Similar to other code execution runtimes, the WRAP invocation standard supports nested invocations. Nested invocations are referred to as "subinvocations", or "subinvoke" in its singular form.

As you will read below, when an invocable is called, it is given a reference to the invoker instance that has called it.

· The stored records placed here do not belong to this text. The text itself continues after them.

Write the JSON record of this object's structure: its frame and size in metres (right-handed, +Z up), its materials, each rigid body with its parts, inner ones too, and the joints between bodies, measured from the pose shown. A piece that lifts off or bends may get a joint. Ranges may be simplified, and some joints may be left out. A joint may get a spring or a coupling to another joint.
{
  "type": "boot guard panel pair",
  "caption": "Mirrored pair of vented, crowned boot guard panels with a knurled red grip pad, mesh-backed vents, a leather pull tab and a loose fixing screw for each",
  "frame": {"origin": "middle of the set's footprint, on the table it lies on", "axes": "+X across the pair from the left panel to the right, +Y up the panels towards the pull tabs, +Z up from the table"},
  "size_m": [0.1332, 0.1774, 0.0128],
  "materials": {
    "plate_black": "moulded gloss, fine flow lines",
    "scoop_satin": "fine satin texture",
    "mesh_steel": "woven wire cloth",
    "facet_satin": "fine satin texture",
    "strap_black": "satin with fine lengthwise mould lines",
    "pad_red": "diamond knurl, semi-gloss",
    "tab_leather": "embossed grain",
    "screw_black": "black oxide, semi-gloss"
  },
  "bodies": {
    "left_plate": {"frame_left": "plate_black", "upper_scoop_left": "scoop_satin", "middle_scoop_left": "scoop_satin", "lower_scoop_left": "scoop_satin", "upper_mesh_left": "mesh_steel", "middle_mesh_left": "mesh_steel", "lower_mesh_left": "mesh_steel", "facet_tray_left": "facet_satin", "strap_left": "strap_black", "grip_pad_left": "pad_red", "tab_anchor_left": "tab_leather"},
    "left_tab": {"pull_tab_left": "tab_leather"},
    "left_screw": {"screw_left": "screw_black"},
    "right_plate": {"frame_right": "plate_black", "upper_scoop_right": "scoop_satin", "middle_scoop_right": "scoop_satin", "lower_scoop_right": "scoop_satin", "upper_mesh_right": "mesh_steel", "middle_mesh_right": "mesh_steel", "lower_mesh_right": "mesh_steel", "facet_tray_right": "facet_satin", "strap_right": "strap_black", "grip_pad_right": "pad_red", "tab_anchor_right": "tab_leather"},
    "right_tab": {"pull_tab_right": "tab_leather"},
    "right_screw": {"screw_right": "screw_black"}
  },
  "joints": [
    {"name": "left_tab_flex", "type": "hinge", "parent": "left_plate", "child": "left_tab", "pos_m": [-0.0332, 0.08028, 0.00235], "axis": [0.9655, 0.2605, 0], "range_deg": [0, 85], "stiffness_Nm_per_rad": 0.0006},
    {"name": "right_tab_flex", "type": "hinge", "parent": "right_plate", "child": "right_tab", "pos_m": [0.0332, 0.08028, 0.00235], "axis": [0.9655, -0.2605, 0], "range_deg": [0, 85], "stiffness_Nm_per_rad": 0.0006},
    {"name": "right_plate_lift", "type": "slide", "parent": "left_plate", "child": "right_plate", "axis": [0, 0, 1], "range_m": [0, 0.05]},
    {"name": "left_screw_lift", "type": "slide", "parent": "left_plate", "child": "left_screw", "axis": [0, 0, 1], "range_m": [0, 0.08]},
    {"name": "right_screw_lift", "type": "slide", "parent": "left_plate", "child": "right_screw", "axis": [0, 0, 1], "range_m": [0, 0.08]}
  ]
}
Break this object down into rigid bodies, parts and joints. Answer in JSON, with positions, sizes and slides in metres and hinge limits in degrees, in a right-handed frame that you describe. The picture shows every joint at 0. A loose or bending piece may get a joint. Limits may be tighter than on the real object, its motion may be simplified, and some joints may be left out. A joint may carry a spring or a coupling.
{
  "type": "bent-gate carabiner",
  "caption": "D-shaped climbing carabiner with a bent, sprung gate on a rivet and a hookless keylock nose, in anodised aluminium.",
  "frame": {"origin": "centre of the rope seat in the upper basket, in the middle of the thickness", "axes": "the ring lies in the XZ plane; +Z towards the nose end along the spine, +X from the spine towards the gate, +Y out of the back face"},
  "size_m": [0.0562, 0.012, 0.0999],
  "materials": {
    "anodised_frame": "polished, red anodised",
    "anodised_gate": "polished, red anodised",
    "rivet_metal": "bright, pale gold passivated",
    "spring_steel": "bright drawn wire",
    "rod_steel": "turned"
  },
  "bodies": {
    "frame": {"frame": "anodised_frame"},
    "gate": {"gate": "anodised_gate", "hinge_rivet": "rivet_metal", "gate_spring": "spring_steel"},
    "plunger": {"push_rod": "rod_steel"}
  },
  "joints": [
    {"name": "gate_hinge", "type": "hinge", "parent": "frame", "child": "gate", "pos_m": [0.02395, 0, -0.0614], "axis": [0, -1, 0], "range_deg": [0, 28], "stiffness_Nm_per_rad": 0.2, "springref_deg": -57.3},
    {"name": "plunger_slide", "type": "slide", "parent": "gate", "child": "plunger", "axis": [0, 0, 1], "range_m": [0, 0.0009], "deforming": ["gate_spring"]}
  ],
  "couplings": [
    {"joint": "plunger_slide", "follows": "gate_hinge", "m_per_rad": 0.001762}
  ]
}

This enables the invocable to use the invoker's invoke(...) method to call other invocables, starting the whole process over again.

Through the use of subinvocation, it makes it easier to compose wrappers, and create complex interactions.

invoker->invocable
             ->invoker->invocable
                            ...

Invoke Options

Invocations require the following options:

interface InvokeOptions {
  uri: URI;              // wrapper's URI
  method: String;        // module's schema method
  args?: Object | Bytes; // method's arguments
}

Related Standards

• URI
• URI Resolution
• Modules

Invoke Result

Invocations return an object with two attributes, data and error, one of them must be undefined while the other must be set by the client appropriately.

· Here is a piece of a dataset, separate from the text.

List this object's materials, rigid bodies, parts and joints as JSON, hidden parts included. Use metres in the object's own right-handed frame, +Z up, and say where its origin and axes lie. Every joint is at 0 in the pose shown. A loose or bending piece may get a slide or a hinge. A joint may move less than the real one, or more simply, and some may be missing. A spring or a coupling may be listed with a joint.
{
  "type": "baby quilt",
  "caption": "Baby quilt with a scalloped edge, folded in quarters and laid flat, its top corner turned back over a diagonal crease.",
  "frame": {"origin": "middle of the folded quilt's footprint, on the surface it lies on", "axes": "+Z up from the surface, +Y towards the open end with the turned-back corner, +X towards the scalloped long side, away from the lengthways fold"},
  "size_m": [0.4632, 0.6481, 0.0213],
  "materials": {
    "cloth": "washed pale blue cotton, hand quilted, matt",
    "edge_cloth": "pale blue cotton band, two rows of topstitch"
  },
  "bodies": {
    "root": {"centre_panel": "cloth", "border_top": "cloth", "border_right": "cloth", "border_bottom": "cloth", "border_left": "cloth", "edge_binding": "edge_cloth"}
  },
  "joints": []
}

interface InvokeResult<TData> {
  data?: TData;
  error?: Error;
}

If the invocation is succesful, data attribute will be the method's returned value, and error will be undefined.

If the invocation fails, error will be provided, and data will be undefined.

Invoker Interface

Invokers (such as the client) must implement the following interface:

interface InvokerOptions extends InvokeOptions {
  encodeResult?: boolean;
}

interface Invoker {
  invoke<TData>(
    options: InvokerOptions
  ): Promise<InvokeResult<TData>>;
}

Invokers have an additional option encodeResult, allowing the caller to specify how they'd like the return data to be formatted. If encodeResult == true, then the return data will be an encoded buffer. Otherwise it will be a decoded object.

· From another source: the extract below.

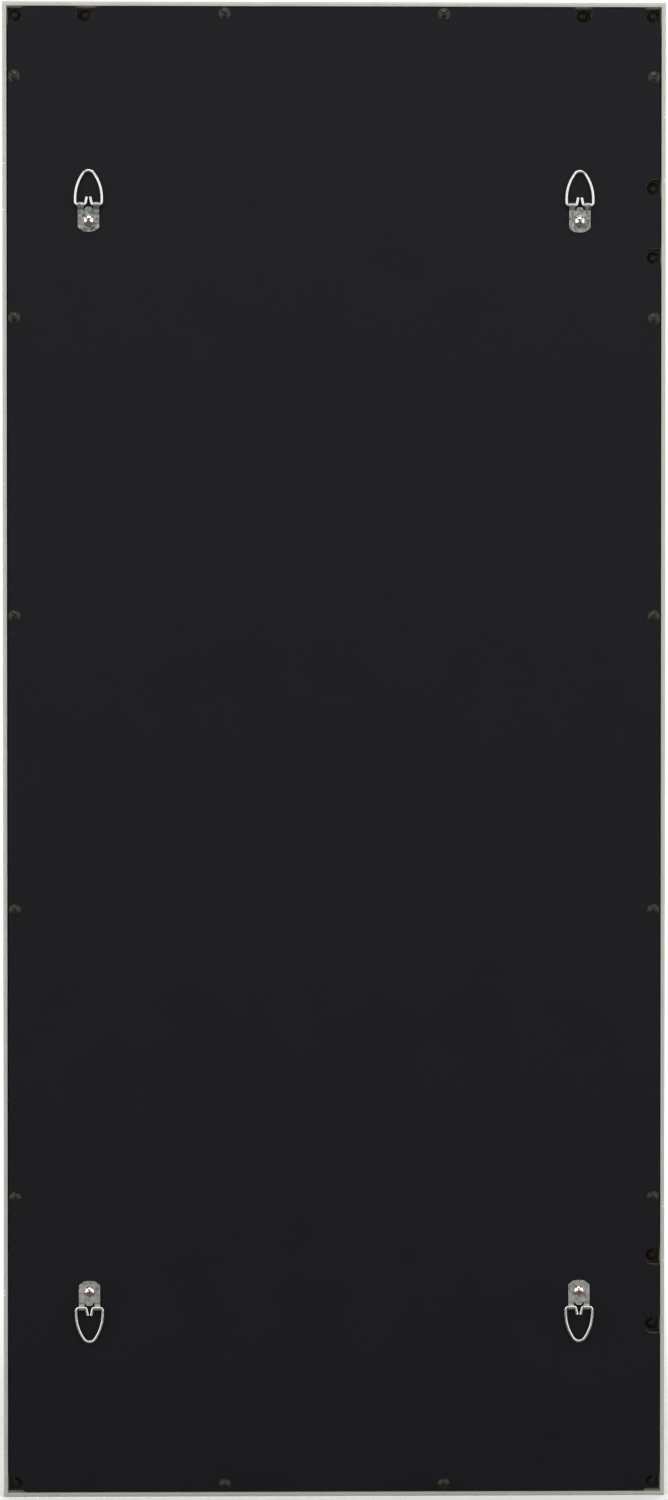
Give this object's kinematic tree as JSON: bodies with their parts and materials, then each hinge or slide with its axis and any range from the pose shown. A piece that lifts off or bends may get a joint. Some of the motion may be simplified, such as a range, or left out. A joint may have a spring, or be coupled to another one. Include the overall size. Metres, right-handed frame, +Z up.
{
  "type": "window mirror",
  "caption": "Tall wall mirror with a slim metal frame, window-style glazing bars, a dark screwed-on backing board and wire ring hangers on rolled straps.",
  "frame": {"origin": "centre of the backing board's rear face, which is the face towards the wall", "axes": "+X to the right seen from the front, +Y to the rear towards the wall, +Z up"},
  "size_m": [0.508, 0.0289, 1.146],
  "materials": {
    "frame_metal": "satin, pale champagne silver",
    "bar_metal": "satin, pale champagne silver",
    "key_metal": "mill finish",
    "mirror": "polished glass, silvered at the rear",
    "board": "fibreboard faced in matte black",
    "tape": "foam glazing tape",
    "block_rubber": "matte",
    "strap_zinc": "zinc-plated sheet",
    "ring_wire": "bright plated wire",
    "bright_screw": "polished",
    "black_screw": "black oxide"
  },
  "bodies": {
    "frame": {"backing_board": "board", "board_screws_bottom": "black_screw", "board_screws_left": "black_screw", "board_screws_right": "black_screw", "board_screws_top": "black_screw", "bottom_rail": "frame_metal", "corner_key_bottom_left": "key_metal", "corner_key_bottom_right": "key_metal", "corner_key_top_left": "key_metal", "corner_key_top_right": "key_metal", "corner_screws": "black_screw", "cross_bar_1": "bar_metal", "cross_bar_2": "bar_metal", "cross_bar_3": "bar_metal", "cross_bar_4": "bar_metal", "glazing_tape_bottom": "tape", "glazing_tape_left": "tape", "glazing_tape_right": "tape", "glazing_tape_top": "tape", "hanger_screw_bottom_left": "bright_screw", "hanger_screw_bottom_right": "bright_screw", "hanger_screw_top_left": "bright_screw", "hanger_screw_top_right": "bright_screw", "hanger_strap_bottom_left": "strap_zinc", "hanger_strap_bottom_right": "strap_zinc", "hanger_strap_top_left": "strap_zinc", "hanger_strap_top_right": "strap_zinc", "left_stile": "frame_metal", "mirror_glass": "mirror", "right_stile": "frame_metal", "setting_blocks": "block_rubber", "side_block_screws": "black_screw", "side_edge_blocks": "block_rubber", "top_block_screws": "black_screw", "top_edge_blocks": "block_rubber", "top_rail": "frame_metal", "upright_bar_left": "bar_metal", "upright_bar_right": "bar_metal"},
    "ring_top_left": {"hanger_ring_top_left": "ring_wire"},
    "ring_top_right": {"hanger_ring_top_right": "ring_wire"},
    "ring_bottom_left": {"hanger_ring_bottom_left": "ring_wire"},
    "ring_bottom_right": {"hanger_ring_bottom_right": "ring_wire"}
  },
  "joints": [
    {"name": "ring_swing_top_left", "type": "hinge", "parent": "frame", "child": "ring_top_left", "pos_m": [-0.188, 0.00205, 0.41776], "axis": [-1, 0, 0], "range_deg": [0, 135]},
    {"name": "ring_swing_top_right", "type": "hinge", "parent": "frame", "child": "ring_top_right", "pos_m": [0.188, 0.00205, 0.41776], "axis": [-1, 0, 0], "range_deg": [0, 135]},
    {"name": "ring_swing_bottom_left", "type": "hinge", "parent": "frame", "child": "ring_bottom_left", "pos_m": [-0.188, 0.00205, -0.42726], "axis": [1, 0, 0], "range_deg": [-2, 133]},
    {"name": "ring_swing_bottom_right", "type": "hinge", "parent": "frame", "child": "ring_bottom_right", "pos_m": [0.188, 0.00205, -0.42726], "axis": [1, 0, 0], "range_deg": [-2, 133]}
  ]
}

The encodeResult flag is an important optimization technique used when performing sub-invocations between two wrappers, helping eliminate needless decoding/encoding.

Related Standards

• Data Translation

Invocable Interface

Invocables (such as wasm & plugin wrappers) must implement the following interface:

export interface InvocableResult<TData> extends InvokeResult<TData> {
  encoded?: boolean;
}

export interface Invocable {
  invoke<TData>(
    options: InvokeOptions,
    invoker: Invoker
  ): Promise<InvocableResult<TData>>;
}

Invocables have an additional return value encoded, which specifies whether the data property is an encoded buffer or not. It is common for wasm wrappers to return encoded == true.

Invokers will determine how to encode/decode the result data based on the value of its encodeResult option.

Client Invoker Implementation

The client's invoke method is responsible for resolving the URI into a wrapper, and dispatching the invocation to the wrapper (invocable) instance.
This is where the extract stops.